Katie Brumbach was born in the back of a circus wagon to Philippe and Johanna Brumbach on May 6, 1884.
Her parents were both performers in the Bavarian circus. Touted as strong people, Philippe is said to have been able to lift 500 pounds with just one finger. His wife had 15 inch biceps.
Katie was one of 14 children, but she was definitely the strongest. At the age of 2, she was already performing with her parents. She would do handstands on her father arms and became a very talented wrestler.
Philippe would offer 100 marks (the equivalent of $700 today) to anyone who could beat Katie at wrestling. She wrestled her entire life undefeated.
In 1900, an acrobat named Max Heymann took Philippe’s challenge. He later said that all he remembered was entering the ring, then seeing the blue sky. It was love at first sight. The couple married soon after and remained so for 52 years. Max became a part of Katie’s act. She would lift him over her head with one arm and swing him around.
While still newlyweds, Max and Katie took their act to New York where, as a publicity stunt, Katie challenged any member of the public to a weightlifting showdown.
A very famous strongman named Eugene Sandow took the challenge and Katie was afraid that she might have made a mistake.
Katie began by lifting a weight. Eugene would then lift the same weight. This went on, tit for tat, until Katie lifted 300 pounds over her head with one arm. Eugene could only get the weight to his chest. Shortly after, Katie changed her name (and Max’s) to Sandwina, a play on Sandow. This may have been in homage or in jest. She began advertising herself as The Great Sandwina.
Unlike other strong women at the time, the press was quick to note that Katie was equal parts brute strength and femininity.
When Katie joined the Barnum and Bailey Circus, they held a press event where she was measured by doctors. They declared her 5 foot 9 inch 210 pound body with a 44 inch chest and 29 inch waist to be the standard of a “perfect woman.”
Max and Katie had 2 sons. One went on to be a heavyweight boxer and the other was an actor. Katie continued performing until the day she gave birth both pregnancies and incorporated her children into her act as they were growing up.
Katie was a strong supporter of the 19th amendment and was sometimes called Sandwina the Suffragette.
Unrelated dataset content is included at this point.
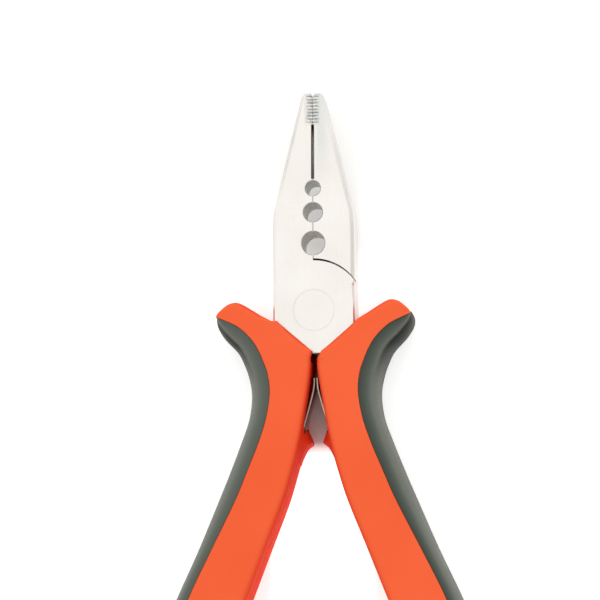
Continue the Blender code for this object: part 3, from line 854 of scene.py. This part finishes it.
def lighting():
    """A soft dome of light, strongest above and past the tip, weakest below."""
    scene = bpy.context.scene
    world = bpy.data.worlds.new("studio")
    scene.world = world
    world.use_nodes = True
    nodes, links = world.node_tree.nodes, world.node_tree.links
    background = nodes["Background"]
    direction = nodes.new("ShaderNodeTexCoord").outputs["Generated"]
    facing = nodes.new("ShaderNodeVectorMath")
    facing.operation = "DOT_PRODUCT"
    facing.inputs[1].default_value = (0.0, 0.5, 0.85)
    links.new(direction, facing.inputs[0])
    glow = nodes.new("ShaderNodeMapRange")
    for name, limit in zip(RANGE_SOCKETS, (-0.5, 0.6, 0.1, 1.2)):
        glow.inputs[name].default_value = limit
    links.new(facing.outputs["Value"], glow.inputs["Value"])
    background.inputs["Color"].default_value = (1.0, 0.985, 0.96, 1.0)
    links.new(glow.outputs["Result"], background.inputs["Strength"])
    scene.view_settings.view_transform = "Standard"


def camera():
    """Looking down on the tool, a little from the right and from the handles' side."""
    scene = bpy.context.scene
    lean_right, lean_back = math.tan(math.radians(6.0)), math.tan(math.radians(7.0))
    distance, field = 0.6, 0.107  # field is the width of the view at the aim
    roll = math.radians(0.6)
    picture_centre = Vector((-2.27, 1.65, GRIP_HALF))
    aim = PIVOT + picture_centre * MM
    away = Vector((lean_right, -lean_back, 1.0)).normalized()
    data = bpy.data.cameras.new("camera")
    data.sensor_width = 36.0
    data.lens = data.sensor_width * distance / field
    data.clip_start = 0.01
    obj = bpy.data.objects.new("camera", data)
    up = Vector((math.sin(roll), math.cos(roll), 0.0))
    right = up.cross(away).normalized()
    up = away.cross(right)
    turn = Matrix((right, up, away)).transposed().to_4x4()
    obj.matrix_world = Matrix.Translation(aim + away * distance) @ turn
    scene.collection.objects.link(obj)
    scene.camera = obj


def main():
    steel = steel_material()
    spring_steel = spring_material()
    red = red_material()
    grey = grey_material()
    steel_half("front_half_forging", False, steel)
    steel_half("back_half_forging", True, steel)
    pivot_rivet(steel)
    for word, side in (("right", 1), ("left", -1)):
        leaf_spring(word, side, spring_steel)
        spring_rivet(word, side, spring_steel)
        grip(word, side, red)
        pad(word, side, grey)
    floor()
    lighting()
    camera()


main()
Katie’s routine at Barnum and Bailey’s included lifting horses and carousels. She also supported the weight of a bridge with her torso that men would march across double file before a carriage would be driven across.
She retired at 61 and Katie and Max opened a restaurant in New York City. A placard outside stated that the establishment was owned by The Strongest Woman in the World. Max cooked and one of the couple’s sons tended bar. Katie played hostess, bending horseshoes and breaking iron chains upon request. When the crowd got too rowdy, Katie would call for Max to open the door and she would physically throw the offenders out of her bar. The police had to warn her, more than once, not to hurt her customers too badly.
Katie died of cancer on January 21, 1952 at the age of 67.